The prevention is worth quantifying. The POA package (durable financial POA, healthcare directive, HIPAA authorization) costs a few hundred dollars prepared by an attorney, sometimes less. Guardianship commonly costs $3,000 to $10,000 to establish in an uncontested case, far more when contested, plus perpetual annual costs. One is an afternoon; the other is a lawsuit followed by a lifetime of court filings. Every incapacity-planning conversation reduces to this comparison.

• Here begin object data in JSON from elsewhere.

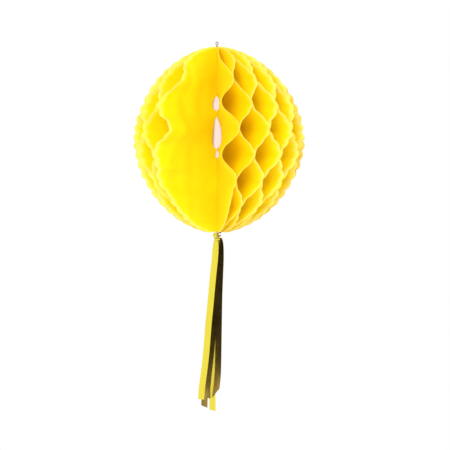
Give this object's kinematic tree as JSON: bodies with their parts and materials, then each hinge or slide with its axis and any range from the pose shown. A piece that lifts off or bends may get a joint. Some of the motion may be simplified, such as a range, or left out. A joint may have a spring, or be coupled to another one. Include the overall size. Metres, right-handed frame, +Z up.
{
  "type": "paper honeycomb ball",
  "caption": "Hanging honeycomb ball of glued tissue leaves round a vertical spine, with a knotted tassel of flat ribbons below it.",
  "frame": {"origin": "top of the hanging eye, where a hook or line holds the ball", "axes": "+Z up along the spine, -Y towards the front with the open wedge at front left, +X to the right"},
  "size_m": [0.1373, 0.1369, 0.296],
  "materials": {
    "tissue": "matt translucent tissue",
    "card": "smooth white card",
    "thread": "twisted polyester thread",
    "yellow_ribbon": "satin film ribbon",
    "gold_foil": "metallised foil ribbon"
  },
  "bodies": {
    "spine": {"spine_thread": "thread", "spine_card": "card", "hanging_eye": "thread", "top_knot": "thread", "bottom_knot": "thread", "tissue_sheet_00": "tissue"},
    "sheet_01": {"tissue_sheet_01": "tissue"},
    "sheet_02": {"tissue_sheet_02": "tissue"},
    "sheet_03": {"tissue_sheet_03": "tissue"},
    "sheet_04": {"tissue_sheet_04": "tissue"},
    "sheet_05": {"tissue_sheet_05": "tissue"},
    "sheet_06": {"tissue_sheet_06": "tissue"},
    "sheet_07": {"tissue_sheet_07": "tissue"},
    "sheet_08": {"tissue_sheet_08": "tissue"},
    "sheet_09": {"tissue_sheet_09": "tissue"},
    "sheet_10": {"tissue_sheet_10": "tissue"},
    "sheet_11": {"tissue_sheet_11": "tissue"},
    "sheet_12": {"tissue_sheet_12": "tissue"},
    "sheet_13": {"tissue_sheet_13": "tissue"},
    "sheet_14": {"tissue_sheet_14": "tissue"},
    "sheet_15": {"tissue_sheet_15": "tissue"},
    "sheet_16": {"tissue_sheet_16": "tissue"},
    "sheet_17": {"tissue_sheet_17": "tissue"},
    "sheet_18": {"tissue_sheet_18": "tissue"},
    "sheet_19": {"tissue_sheet_19": "tissue"},
    "sheet_20": {"tissue_sheet_20": "tissue"},
    "sheet_21": {"tissue_sheet_21": "tissue"},
    "sheet_22": {"tissue_sheet_22": "tissue"},
    "sheet_23": {"tissue_sheet_23": "tissue"},
    "sheet_24": {"tissue_sheet_24": "tissue"},
    "sheet_25": {"tissue_sheet_25": "tissue"},
    "sheet_26": {"tissue_sheet_26": "tissue"},
    "sheet_27": {"tissue_sheet_27": "tissue"},
    "sheet_28": {"tissue_sheet_28": "tissue"},
    "tassel_tie": {"tassel_tie": "thread"},
    "tassel_neck": {"ribbon_fold": "yellow_ribbon", "foil_loop": "gold_foil", "yellow_knot": "yellow_ribbon", "neck_wrap": "yellow_ribbon"},
    "yellow_tail_1": {"yellow_tail_1": "yellow_ribbon"},
    "yellow_tail_2": {"yellow_tail_2": "yellow_ribbon"},
    "foil_tail_1": {"foil_tail_1": "gold_foil"},
    "foil_tail_2": {"foil_tail_2": "gold_foil"},
    "foil_tail_3": {"foil_tail_3": "gold_foil"}
  },
  "joints": [
    {"name": "fold_01", "type": "hinge", "parent": "spine", "child": "sheet_01", "pos_m": [0, 0, -0.079], "axis": [0, 0, 1], "range_deg": [-11, 0], "deforming": ["tissue_sheet_01"]},
    {"name": "fold_02", "type": "hinge", "parent": "spine", "child": "sheet_02", "pos_m": [0, 0, -0.079], "axis": [0, 0, 1], "range_deg": [-21.5, 0], "deforming": ["tissue_sheet_02"]},
    {"name": "fold_03", "type": "hinge", "parent": "spine", "child": "sheet_03", "pos_m": [0, 0, -0.079], "axis": [0, 0, 1], "range_deg": [-32, 0], "deforming": ["tissue_sheet_03"]},
    {"name": "fold_04", "type": "hinge", "parent": "spine", "child": "sheet_04", "pos_m": [0, 0, -0.079], "axis": [0, 0, 1], "range_deg": [-42.5, 0], "deforming": ["tissue_sheet_04"]},
    {"name": "fold_05", "type": "hinge", "parent": "spine", "child": "sheet_05", "pos_m": [0, 0, -0.079], "axis": [0, 0, 1], "range_deg": [-53, 0], "deforming": ["tissue_sheet_05"]},
    {"name": "fold_06", "type": "hinge", "parent": "spine", "child": "sheet_06", "pos_m": [0, 0, -0.079], "axis": [0, 0, 1], "range_deg": [-63.5, 0], "deforming": ["tissue_sheet_06"]},
    {"name": "fold_07", "type": "hinge", "parent": "spine", "child": "sheet_07", "pos_m": [0, 0, -0.079], "axis": [0, 0, 1], "range_deg": [-74, 0], "deforming": ["tissue_sheet_07"]},
    {"name": "fold_08", "type": "hinge", "parent": "spine", "child": "sheet_08", "pos_m": [0, 0, -0.079], "axis": [0, 0, 1], "range_deg": [-84.5, 0], "deforming": ["tissue_sheet_08"]},
    {"name": "fold_09", "type": "hinge", "parent": "spine", "child": "sheet_09", "pos_m": [0, 0, -0.079], "axis": [0, 0, 1], "range_deg": [-95, 0], "deforming": ["tissue_sheet_09"]},
    {"name": "fold_10", "type": "hinge", "parent": "spine", "child": "sheet_10", "pos_m": [0, 0, -0.079], "axis": [0, 0, 1], "range_deg": [-105.5, 0], "deforming": ["tissue_sheet_10"]},
    {"name": "fold_11", "type": "hinge", "parent": "spine", "child": "sheet_11", "pos_m": [0, 0, -0.079], "axis": [0, 0, 1], "range_deg": [-116, 0], "deforming": ["tissue_sheet_11"]},
    {"name": "fold_12", "type": "hinge", "parent": "spine", "child": "sheet_12", "pos_m": [0, 0, -0.079], "axis": [0, 0, 1], "range_deg": [-126.5, 0], "deforming": ["tissue_sheet_12"]},
    {"name": "fold_13", "type": "hinge", "parent": "spine", "child": "sheet_13", "pos_m": [0, 0, -0.079], "axis": [0, 0, 1], "range_deg": [-137, 0], "deforming": ["tissue_sheet_13"]},
    {"name": "fold_14", "type": "hinge", "parent": "spine", "child": "sheet_14", "pos_m": [0, 0, -0.079], "axis": [0, 0, 1], "range_deg": [-147.5, 0], "deforming": ["tissue_sheet_14"]},
    {"name": "fold_15", "type": "hinge", "parent": "spine", "child": "sheet_15", "pos_m": [0, 0, -0.079], "axis": [0, 0, 1], "range_deg": [-158, 0], "deforming": ["tissue_sheet_15"]},
    {"name": "fold_16", "type": "hinge", "parent": "spine", "child": "sheet_16", "pos_m": [0, 0, -0.079], "axis": [0, 0, 1], "range_deg": [-168.5, 0], "deforming": ["tissue_sheet_16"]},
    {"name": "fold_17", "type": "hinge", "parent": "spine", "child": "sheet_17", "pos_m": [0, 0, -0.079], "axis": [0, 0, 1], "range_deg": [-179, 0], "deforming": ["tissue_sheet_17"]},
    {"name": "fold_18", "type": "hinge", "parent": "spine", "child": "sheet_18", "pos_m": [0, 0, -0.079], "axis": [0, 0, 1], "range_deg": [-189.5, 0], "deforming": ["tissue_sheet_18"]},
    {"name": "fold_19", "type": "hinge", "parent": "spine", "child": "sheet_19", "pos_m": [0, 0, -0.079], "axis": [0, 0, 1], "range_deg": [-200, 0], "deforming": ["tissue_sheet_19"]},
    {"name": "fold_20", "type": "hinge", "parent": "spine", "child": "sheet_20", "pos_m": [0, 0, -0.079], "axis": [0, 0, 1], "range_deg": [-210.5, 0], "deforming": ["tissue_sheet_20"]},
    {"name": "fold_21", "type": "hinge", "parent": "spine", "child": "sheet_21", "pos_m": [0, 0, -0.079], "axis": [0, 0, 1], "range_deg": [-221, 0], "deforming": ["tissue_sheet_21"]},
    {"name": "fold_22", "type": "hinge", "parent": "spine", "child": "sheet_22", "pos_m": [0, 0, -0.079], "axis": [0, 0, 1], "range_deg": [-231.5, 0], "deforming": ["tissue_sheet_22"]},
    {"name": "fold_23", "type": "hinge", "parent": "spine", "child": "sheet_23", "pos_m": [0, 0, -0.079], "axis": [0, 0, 1], "range_deg": [-242, 0], "deforming": ["tissue_sheet_23"]},
    {"name": "fold_24", "type": "hinge", "parent": "spine", "child": "sheet_24", "pos_m": [0, 0, -0.079], "axis": [0, 0, 1], "range_deg": [-252.5, 0], "deforming": ["tissue_sheet_24"]},
    {"name": "fold_25", "type": "hinge", "parent": "spine", "child": "sheet_25", "pos_m": [0, 0, -0.079], "axis": [0, 0, 1], "range_deg": [-263, 0], "deforming": ["tissue_sheet_25"]},
    {"name": "fold_26", "type": "hinge", "parent": "spine", "child": "sheet_26", "pos_m": [0, 0, -0.079], "axis": [0, 0, 1], "range_deg": [-273.5, 0], "deforming": ["tissue_sheet_26"]},
    {"name": "fold_27", "type": "hinge", "parent": "spine", "child": "sheet_27", "pos_m": [0, 0, -0.079], "axis": [0, 0, 1], "range_deg": [-284, 0], "deforming": ["tissue_sheet_27"]},
    {"name": "fold", "type": "hinge", "parent": "spine", "child": "sheet_28", "pos_m": [0, 0, -0.079], "axis": [0, 0, 1], "range_deg": [-294, 0], "deforming": ["tissue_sheet_28", "tissue_sheet_00"]},
    {"name": "tassel_swing_fore", "type": "hinge", "parent": "spine", "child": "tassel_tie", "pos_m": [0, 0, -0.154], "axis": [1, 0, 0], "range_deg": [-25, 25]},
    {"name": "tassel_swing_side", "type": "hinge", "parent": "tassel_tie", "child": "tassel_neck", "pos_m": [0, 0, -0.154], "axis": [0, 1, 0], "range_deg": [-25, 25]},
    {"name": "yellow_tail_1_swing", "type": "hinge", "parent": "tassel_neck", "child": "yellow_tail_1", "pos_m": [-0.0009, -0.0014, -0.1597], "axis": [0, 1, 0], "range_deg": [-8, 8]},
    {"name": "yellow_tail_2_swing", "type": "hinge", "parent": "tassel_neck", "child": "yellow_tail_2", "pos_m": [0.0008, 0.0007, -0.1597], "axis": [0, 1, 0], "range_deg": [-8, 8]},
    {"name": "foil_tail_1_swing", "type": "hinge", "parent": "tassel_neck", "child": "foil_tail_1", "pos_m": [0.0022, 0, -0.1597], "axis": [0, 1, 0], "range_deg": [-8, 8]},
    {"name": "foil_tail_2_swing", "type": "hinge", "parent": "tassel_neck", "child": "foil_tail_2", "pos_m": [0.003, -0.0007, -0.1597], "axis": [0, 1, 0], "range_deg": [-8, 8]},
    {"name": "foil_tail_3_swing", "type": "hinge", "parent": "tassel_neck", "child": "foil_tail_3", "pos_m": [0.0012, 0.0014, -0.1597], "axis": [0, 1, 0], "range_deg": [-8, 8]}
  ],
  "couplings": [
    {"joint": "fold_01", "follows": "fold", "ratio": 0.035714},
    {"joint": "fold_02", "follows": "fold", "ratio": 0.071429},
    {"joint": "fold_03", "follows": "fold", "ratio": 0.10714},
    {"joint": "fold_04", "follows": "fold", "ratio": 0.14286},
    {"joint": "fold_05", "follows": "fold", "ratio": 0.17857},
    {"joint": "fold_06", "follows": "fold", "ratio": 0.21429},
    {"joint": "fold_07", "follows": "fold", "ratio": 0.25},
    {"joint": "fold_08", "follows": "fold", "ratio": 0.28571},
    {"joint": "fold_09", "follows": "fold", "ratio": 0.32143},
    {"joint": "fold_10", "follows": "fold", "ratio": 0.35714},
    {"joint": "fold_11", "follows": "fold", "ratio": 0.39286},
    {"joint": "fold_12", "follows": "fold", "ratio": 0.42857},
    {"joint": "fold_13", "follows": "fold", "ratio": 0.46429},
    {"joint": "fold_14", "follows": "fold", "ratio": 0.5},
    {"joint": "fold_15", "follows": "fold", "ratio": 0.53571},
    {"joint": "fold_16", "follows": "fold", "ratio": 0.57143},
    {"joint": "fold_17", "follows": "fold", "ratio": 0.60714},
    {"joint": "fold_18", "follows": "fold", "ratio": 0.64286},
    {"joint": "fold_19", "follows": "fold", "ratio": 0.67857},
    {"joint": "fold_20", "follows": "fold", "ratio": 0.71429},
    {"joint": "fold_21", "follows": "fold", "ratio": 0.75},
    {"joint": "fold_22", "follows": "fold", "ratio": 0.78571},
    {"joint": "fold_23", "follows": "fold", "ratio": 0.82143},
    {"joint": "fold_24", "follows": "fold", "ratio": 0.85714},
    {"joint": "fold_25", "follows": "fold", "ratio": 0.89286},
    {"joint": "fold_26", "follows": "fold", "ratio": 0.92857},
    {"joint": "fold_27", "follows": "fold", "ratio": 0.96429}
  ]
}
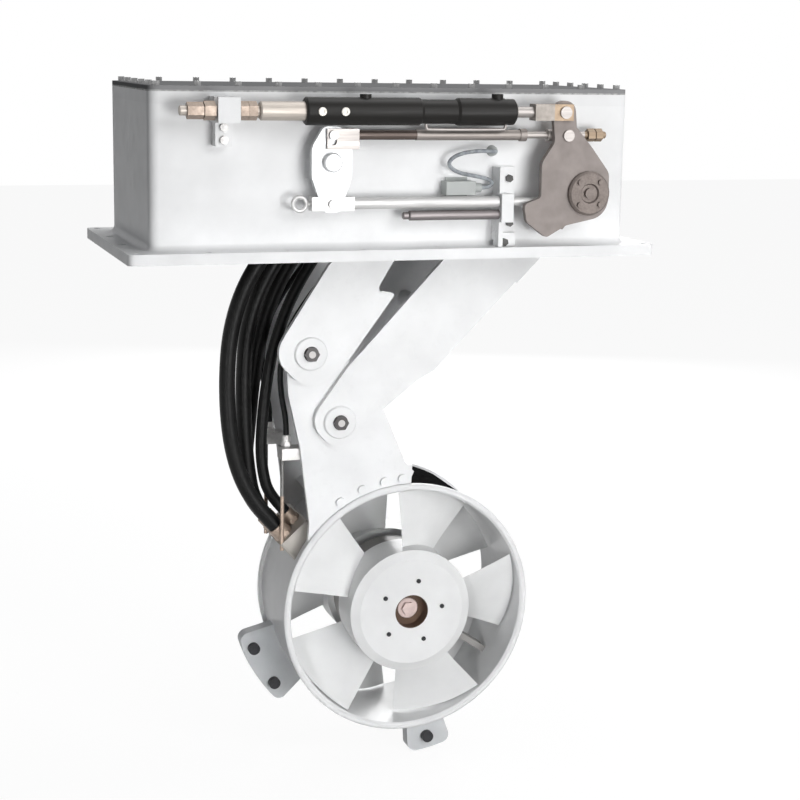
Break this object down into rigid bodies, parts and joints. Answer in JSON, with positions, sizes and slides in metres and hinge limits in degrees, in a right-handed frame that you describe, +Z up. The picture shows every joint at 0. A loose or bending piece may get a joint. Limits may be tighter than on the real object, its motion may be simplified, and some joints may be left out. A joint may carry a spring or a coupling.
{
  "type": "retractable bow thruster",
  "caption": "Flanged housing whose hydraulic crank swings two legs down with a ducted pair of propellers; hoses, lock linkage and bolted lid.",
  "frame": {"origin": "middle of the flange's underside", "axes": "+X along the housing towards the main shaft, -Y towards the cylinder and crank, +Z up through the lid"},
  "size_m": [0.814, 0.421, 1.0847],
  "materials": {
    "white_paint": "gloss white paint",
    "arm_paint": "gloss white paint",
    "tunnel_paint": "white paint, light grey between the lips",
    "propeller_metal": "pale grey, smooth",
    "crank_metal": "warm grey, machined",
    "dark_steel": "dark, oiled",
    "steel": "ground steel",
    "fasteners": "zinc plated",
    "silver_lever": "bright cast",
    "black_anodised": "black, satin",
    "bronze": "bronze, dull",
    "motor_grey": "grey paint",
    "lug_grey": "blue grey paint",
    "black_bolts": "blackened",
    "rubber": "matt",
    "hose_rubber": "black, slightly glossy",
    "sensor_plastic": "grey green",
    "cable_grey": "grey sheath"
  },
  "bodies": {
    "root": {"housing": "white_paint", "lid_gasket": "rubber", "housing_lid": "white_paint", "lid_bolts": "fasteners", "shaft_bushes": "dark_steel", "rotary_union": "motor_grey", "link_shaft": "steel", "anchor_bracket": "white_paint", "lever_pivot": "silver_lever", "lock_bracket": "white_paint", "bracket_bolts": "fasteners", "spring_cartridge": "dark_steel", "position_sensor": "sensor_plastic", "sensor_cable": "cable_grey"},
    "swing": {"main_shaft": "steel", "arm_front": "arm_paint", "arm_rear": "arm_paint", "arm_tubes": "arm_paint", "arm_oil_block": "motor_grey", "lower_pivot_pin": "steel", "crank_plate": "crank_metal", "crank_hub_cap": "dark_steel", "crank_pins": "steel", "lock_cam": "crank_metal", "hose_fittings_arm": "bronze"},
    "upper_link": {"link_front": "arm_paint", "link_rear": "arm_paint", "link_tubes": "arm_paint", "upper_pivot_pin": "steel"},
    "platform": {"platform_front": "arm_paint", "platform_rear": "arm_paint", "platform_tubes": "arm_paint", "tunnel_saddle": "arm_paint", "platform_bolts": "fasteners", "tunnel": "tunnel_paint", "motor_pod": "motor_grey", "tunnel_port_block": "motor_grey", "door_lugs": "lug_grey", "door_lug_bolts": "black_bolts", "hose_fittings_tunnel": "bronze", "hose_pressure": "hose_rubber", "hose_supply": "hose_rubber", "hose_return": "hose_rubber", "hose_feed": "hose_rubber", "hose_drain_front": "hose_rubber", "hose_drain_rear": "hose_rubber"},
    "propeller": {"propeller_front": "propeller_metal", "propeller_rear": "propeller_metal", "propeller_shaft": "steel"},
    "cylinder_rod": {"piston_rod": "steel", "rod_fork": "bronze"},
    "cylinder": {"cylinder_tube": "black_anodised", "cylinder_gland": "black_anodised", "cylinder_rear_cap": "steel", "anchor_nuts": "fasteners"},
    "link_rod": {"link_rod": "steel", "swivel_block": "bronze"},
    "link_sleeve": {"link_sleeve": "steel"},
    "lever": {"lever": "silver_lever"},
    "plunger": {"lock_plunger": "steel"}
  },
  "joints": [
    {"name": "swing", "type": "hinge", "parent": "root", "child": "swing", "pos_m": [0.2862, 0, 0.097], "axis": [0, 1, 0], "range_deg": [0, 38], "deforming": ["hose_pressure", "hose_supply", "hose_return", "hose_feed", "hose_drain_front", "hose_drain_rear"]},
    {"name": "upper_link_swing", "type": "hinge", "parent": "root", "child": "upper_link", "pos_m": [0.2388, 0, 0.206], "axis": [0, 1, 0], "range_deg": [0, 38]},
    {"name": "platform_tilt", "type": "hinge", "parent": "swing", "child": "platform", "pos_m": [-0.0649, 0, -0.2617], "axis": [0, 1, 0], "range_deg": [-38, 0]},
    {"name": "propeller_spin", "type": "hinge", "parent": "platform", "child": "propeller", "pos_m": [0.0527, 0, -0.5727], "axis": [0, -1, 0], "continuous": true},
    {"name": "rod_pivot", "type": "hinge", "parent": "swing", "child": "cylinder_rod", "pos_m": [0.2425, -0.204, 0.217], "axis": [0, 1, 0], "range_deg": [-38, 0]},
    {"name": "cylinder_stroke", "type": "slide", "parent": "cylinder_rod", "child": "cylinder", "axis": [-1, 0, 0], "range_m": [0, 0.0834]},
    {"name": "swivel_pivot", "type": "hinge", "parent": "swing", "child": "link_rod", "pos_m": [0.2512, -0.187, 0.1827], "axis": [0, 1, 0], "range_deg": [-38, 0]},
    {"name": "spring_link_slide", "type": "slide", "parent": "link_rod", "child": "link_sleeve", "axis": [-1, 0, 0], "range_m": [0, 0.0527]},
    {"name": "lever_swing", "type": "hinge", "parent": "root", "child": "lever", "pos_m": [-0.11, -0.187, 0.1436], "axis": [0, 1, 0], "range_deg": [0, 11.5]},
    {"name": "lock_release", "type": "slide", "parent": "root", "child": "plunger", "axis": [-1, 0, 0], "range_m": [0, 0.0121]}
  ],
  "couplings": [
    {"joint": "upper_link_swing", "follows": "swing", "ratio": 1},
    {"joint": "platform_tilt", "follows": "swing", "ratio": -1},
    {"joint": "rod_pivot", "follows": "swing", "ratio": -1},
    {"joint": "cylinder_stroke", "follows": "swing", "m_per_rad": 0.12536},
    {"joint": "swivel_pivot", "follows": "swing", "ratio": -1},
    {"joint": "spring_link_slide", "follows": "swing", "m_per_rad": 0.079011},
    {"joint": "lever_swing", "follows": "swing", "ratio": 0.3},
    {"joint": "lock_release", "follows": "swing", "m_per_rad": 0.01788}
  ]
}
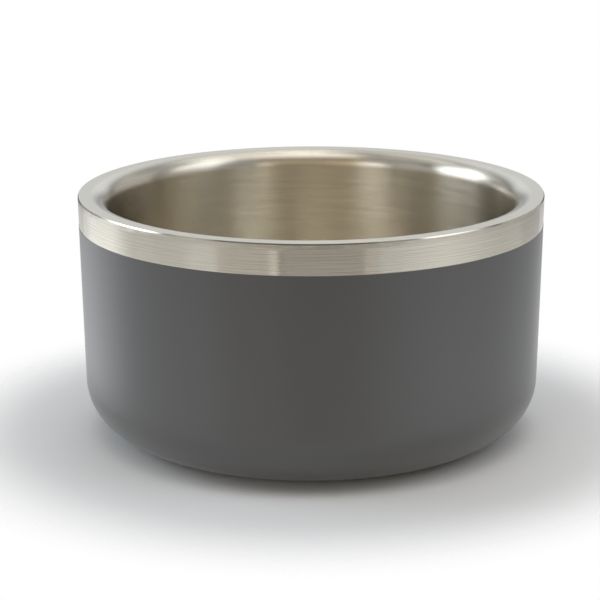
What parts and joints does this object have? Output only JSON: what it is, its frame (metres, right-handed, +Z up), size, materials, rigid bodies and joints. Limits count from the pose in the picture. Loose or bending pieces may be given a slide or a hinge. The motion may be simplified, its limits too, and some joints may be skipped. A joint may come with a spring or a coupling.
{
  "type": "insulated bowl",
  "caption": "Open double-wall steel bowl with a rolled lip, a bare band under a flat rim, a powder-coated outer wall and a rubber ring under its base.",
  "frame": {"origin": "centre of the base, on the surface that the rubber ring stands on", "axes": "+Z up along the bowl's axis; the bowl is turned about it, so X and Y are interchangeable"},
  "size_m": [0.2, 0.2, 0.105],
  "materials": {
    "brushed_steel": "stainless steel, brushed round the bowl",
    "satin_steel": "stainless steel, fine turned satin",
    "pressed_steel": "stainless steel, as rolled",
    "powder_coat": "fine-textured baked polymer powder coat, neutral grey",
    "foil": "bright foil",
    "getter": "pressed metal powder",
    "solder_glass": "opaque dark solder glass",
    "glue": "cured adhesive film",
    "ring_rubber": "matt moulded rubber"
  },
  "bodies": {
    "root": {"inner_bowl": "brushed_steel", "outer_shell": "satin_steel", "rim_weld": "satin_steel", "powder_coat": "powder_coat", "radiation_foil": "foil", "getter_holder": "pressed_steel", "getter_pellet": "getter", "seal_bead": "solder_glass", "base_disc": "pressed_steel", "disc_glue": "glue", "rubber_ring": "ring_rubber", "ring_glue": "glue"}
  },
  "joints": []
}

The documents must be maintained to do their job: institutions grow suspicious of decades-old POAs (refresh every few years), agents and successors should be named in depth (an agent who predeceases the principal leaves a gap only guardianship fills), and the scope should be broad enough to cover what incapacity actually requires, including real estate, benefits, and digital accounts. A POA with gaps invites exactly the proceeding it exists to prevent.
Which one do you need?
If you're planning for yourself or a competent family member: the durable POA and healthcare directive, now, while the choice still exists. This is the same urgency that applies to the will and the rest of the incapacity package; capacity is the license to plan, and it isn't guaranteed tomorrow. A living trust extends the same protection further, since a successor trustee manages trust assets through incapacity without any institution questioning agent authority; the probate-avoidance analysis covers when that upgrade earns its cost.
If capacity is already lost and no documents exist: guardianship is likely the only path, and the practical moves are consulting an elder-law attorney in the person's state, expecting a capacity evaluation and several months of process, and asking about limited guardianship scoped to what's genuinely needed.
If documents exist but something's wrong (an agent behaving badly, decisions outside the documents' scope): both tools are in play, and the choice between reinforcing the voluntary plan and seeking court intervention is exactly the judgment an elder-law consultation is for.
The two tools are not competitors; they're a sequence. The power of attorney is the plan. Guardianship is the price of not having one.